Dr. Martin Myers, director of the National Network for Immunization Information and a pediatrics professor at the University of Texas at Galveston, explains that “This myth was originally created by a couple of mothers of autistic children who read about methyl mercury poisoning and thought it sounded like autism.”
Methyl mercury is different from ethyl mercury, or thimerosal, which, until 2002, had been used to preserve vaccines. Today, the only common immunizations that contain thimerosal are Fluzone and Fluvirin, which also come in versions without thimerosal.
Thimerosal has been replaced by alternative preservatives; single-dose vaccines are also used, eliminating the need for preservatives. One version of the diphtheria-pertussis-tetanus (DPT) vaccine has a trace of thimerosal.
Although myths to the contrary persist, no evidence has been found that links ethyl mercury in vaccines to autism.
Research conducted by the Institute for Vaccine Safety at the Johns Hopkins Bloomberg School of Public Health in Baltimore shows that thimerosal is excreted from children’s bodies far faster than is methyl mercury. Dr. Neal Halsey, director of the Institute, states that the investigation of thimerosal in vaccines in 1990s came about not because of a concern about autism, but the concern that, “if by chance children got multiple thimerosal-containing vaccines, they might have enough mercury exposure that it might exceed the EPA guidelines.”

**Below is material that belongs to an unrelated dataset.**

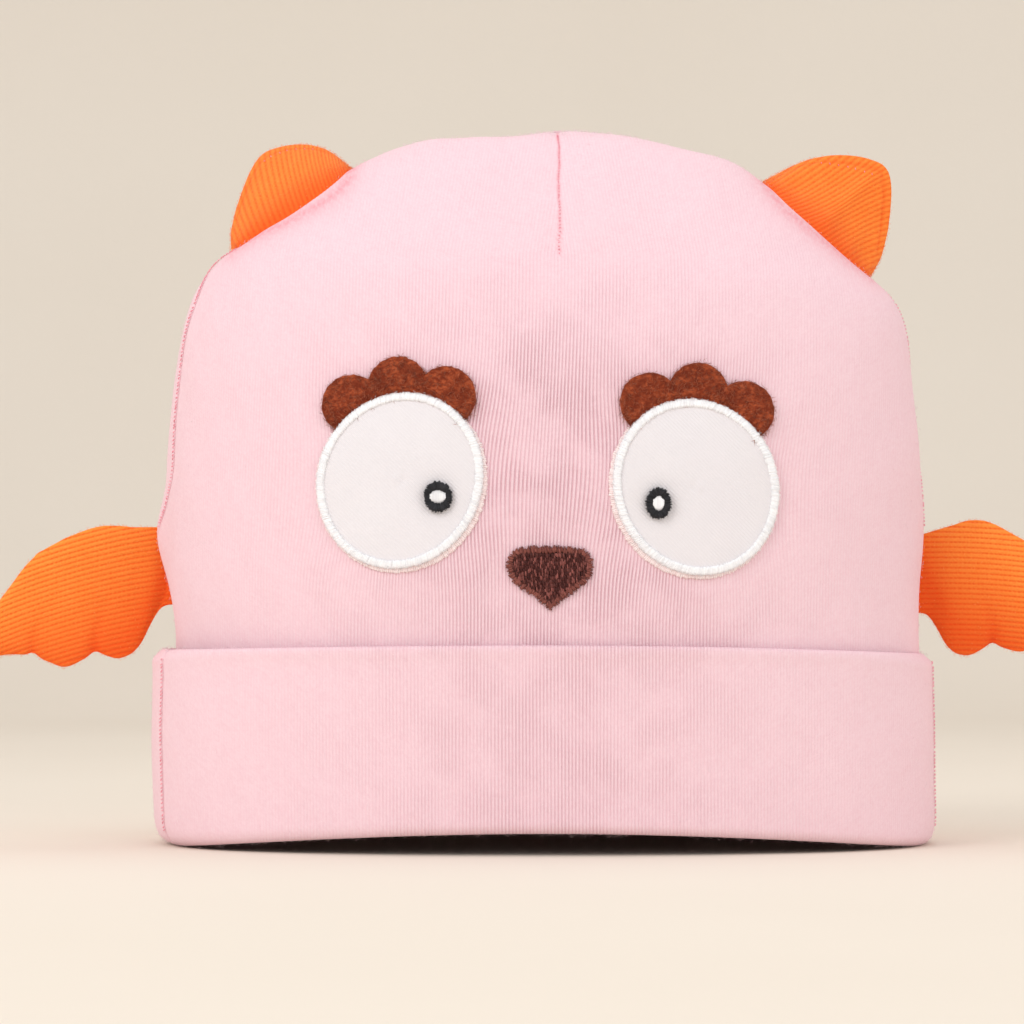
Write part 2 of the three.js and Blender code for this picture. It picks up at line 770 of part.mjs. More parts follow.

Dr. Halsey explains that the association between vaccines and autism, while incorrect, is understandable because symptoms may begin around the time of vaccinations.
Halsey states that organizations such as Autism Speaks are “not explaining that there will be coincidental timing of people recognizing the early signs of autism at the same time vaccines are given, so it’s an impossible task to try to keep doing research that addresses concerns that parents raise about bad things that are temporally associated with autism.”
The bottom line is that, while methyl mercury (such as that found in some fish and in now-recalled antiseptics Mercurochrome and Merthiolate) may cause problems in children in high doses, there is no causal connection between vaccines and autism.